The gang gets systematically eliminated, in a variety of cool explosions and crashes. Oh, the Dodge Interceptor blows up as well, but since it's a (say it like Chief Wiggum from The Simpsons) "GHOST Car!!", it goes POOF and becomes pristine again. Keri is stunned as the Turbo pulls up, and the 'Armored Stranger' steps out, but he/it then morph into Sheen, who delivers his only 'wise ass Charlie' line of the movie, that being "Whoa, I can't do THAT again!" He tells Keri to pack light, because he'll be right back. Back at the drive in, Jake gives the sweet ride to Billy, and rides off on the dirt bike, where Billy has a 'the kid in SHANE' moment, wailing for Sheen to come back. (He's the only one on screen to piece together that he's actually the murdered boyfriend.)

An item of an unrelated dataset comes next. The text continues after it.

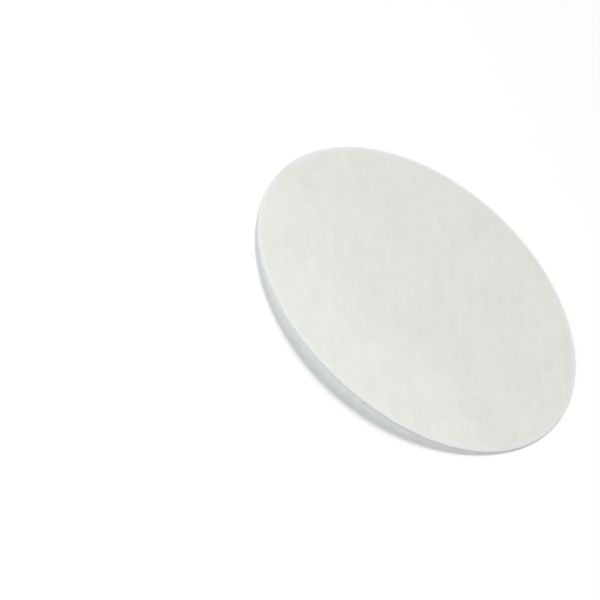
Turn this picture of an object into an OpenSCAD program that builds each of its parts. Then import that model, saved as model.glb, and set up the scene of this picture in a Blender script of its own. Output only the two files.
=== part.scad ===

Jake/Wraith/ghost-guy, whatever, picks up his woman, and they ride off into the night. A fun little piece of cinema, that was dedicated to Bruce Ingram, a stuntman who died during production. The body braces thing puzzled me. Perhaps early drafts of the script had the boyfriend only crippled, not murdered, by the goons. Who knows, who cares.
This flick is available on NETFLIX, so grab some popcorn and a jug of 'Tiger Blood', put your feet up, and watch stuff BLOW up, because THAT, America, is...WINNING!!